Peer comparisons reveal the valuation disconnect. Regions Financial trades at 1.29x book value despite slower growth, while Trustmark commands 1.18x book value with lower ROE. Renasant's discount reflects skepticism about merger integration and the material weakness in controls. However, if the bank achieves its targeted mid-50s efficiency ratio and mid-teens ROTCE, the multiple should re-rate toward peer levels, implying 30-40% upside from current levels.
The price-to-operating cash flow ratio of 12.80x and price-to-free cash flow of 14.62x are reasonable for a bank generating $237.8 million in annual free cash flow. The enterprise value-to-revenue multiple of 3.56x sits between Trustmark's 4.25x and Regions' 3.02x, reflecting Renasant's mid-tier positioning. These multiples imply that the stock is fairly valued for a bank in transition with visible catalysts for improvement.
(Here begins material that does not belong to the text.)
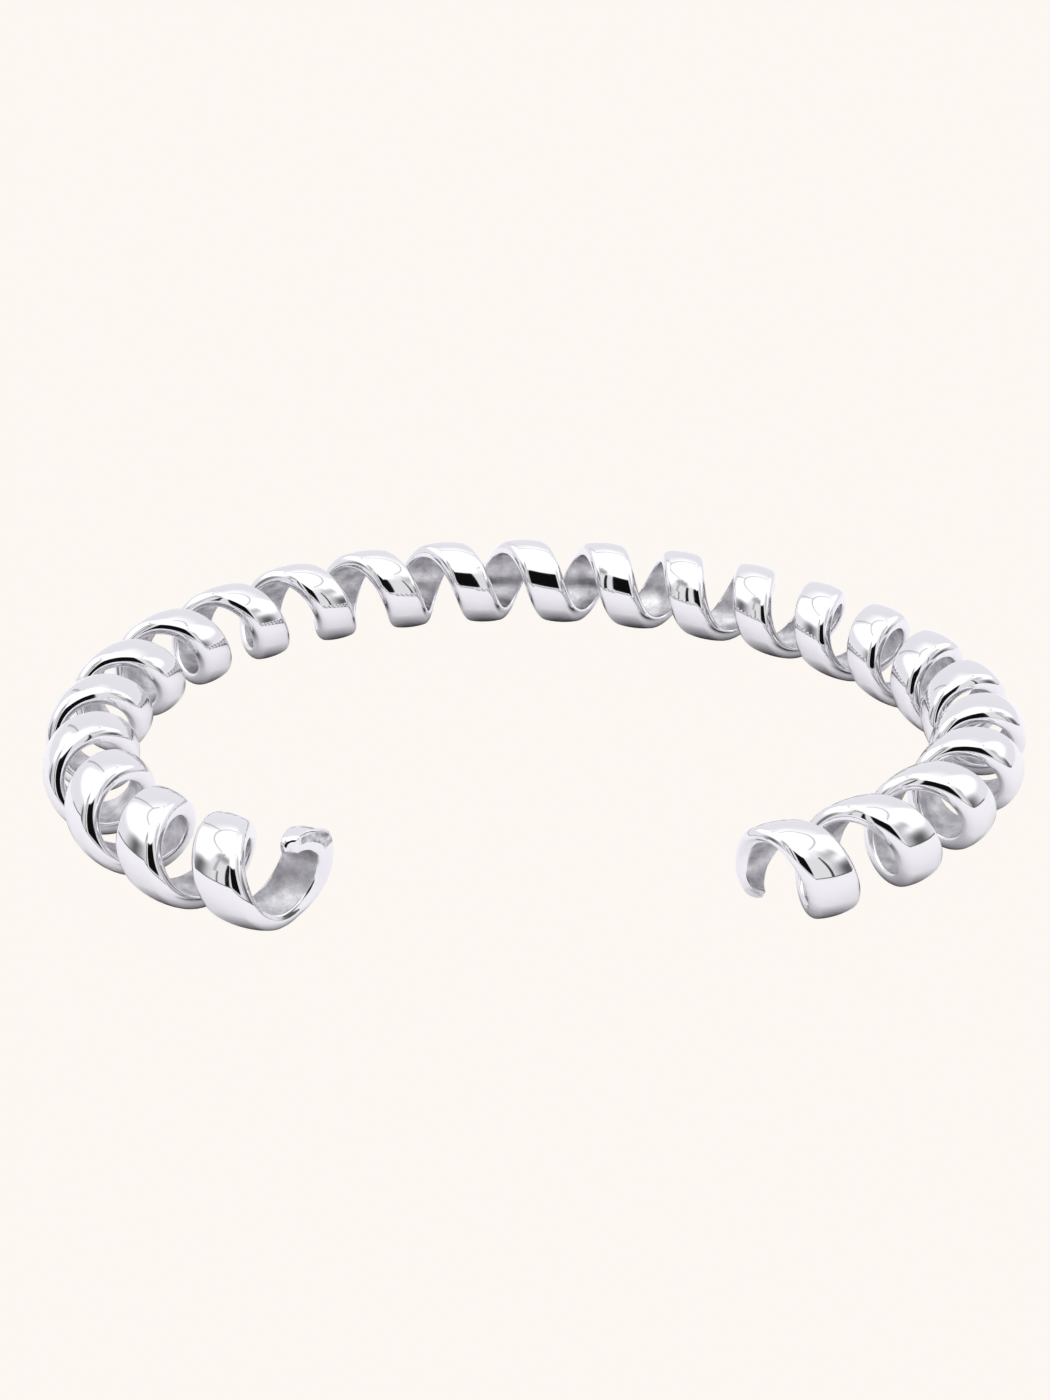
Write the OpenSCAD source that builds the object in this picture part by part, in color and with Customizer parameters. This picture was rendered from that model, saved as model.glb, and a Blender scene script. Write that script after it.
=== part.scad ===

Capital ratios provide a foundation for confidence. The CET1 ratio of 11.24% exceeds the 6.5% minimum by 475 basis points, giving Renasant substantial capacity for growth, buybacks, or acquisitions. Management's guidance of 50-60 basis points of annual capital accretion suggests the ratio will approach 12% by year-end 2026, further strengthening the balance sheet. This capital cushion allows the bank to weather credit stress while continuing to invest in growth opportunities.
Conclusion: Execution at an Inflection Point
Renasant Corporation stands at a critical inflection point where the heavy lifting of merger integration is giving way to the promise of a transformed franchise. The 2025 results, messy with one-time charges and systems conversions, mask underlying improvement in adjusted ROA, ROTCE, and efficiency that validate the strategic rationale for the First Bancshares merger. The bank has successfully scaled its balance sheet by 48% while eliminating 10% of its workforce, demonstrating that the fixed-cost leverage thesis is materializing.
What makes this story attractive is the combination of a discounted valuation (0.90x book value), a clear path to peer-level profitability (mid-50s efficiency ratio), and multiple catalysts in 2026: completion of integration, core expense reductions, and potential rate cuts that favor the bank's asset-sensitive position. The 2.49% dividend yield provides downside protection while investors wait for the efficiency gains to flow through to reported earnings.
What makes it fragile is the confluence of execution risk, credit concentration, and the material weakness in internal controls. The bank must flawlessly integrate systems, maintain credit quality in a challenging CRE environment, and remediate control deficiencies while simultaneously growing loans and defending its deposit base against larger, better-capitalized competitors. Any stumble could validate the market's skepticism and keep the stock trading at a discount.
The central thesis hinges on whether Renasant can close the performance gap with top-quartile peers. Management acknowledges they are "right in the middle" of the peer group, but the gap is "a few basis points"—small enough that execution can make the difference. The variables to watch are simple: loan growth consistency, deposit beta behavior during rate cuts, and progression of the efficiency ratio toward 55%. If Renasant delivers on these metrics while maintaining credit quality and fixing internal controls, the stock's discount to book value should compress, rewarding investors who looked through the merger noise to see a fundamentally stronger franchise emerging.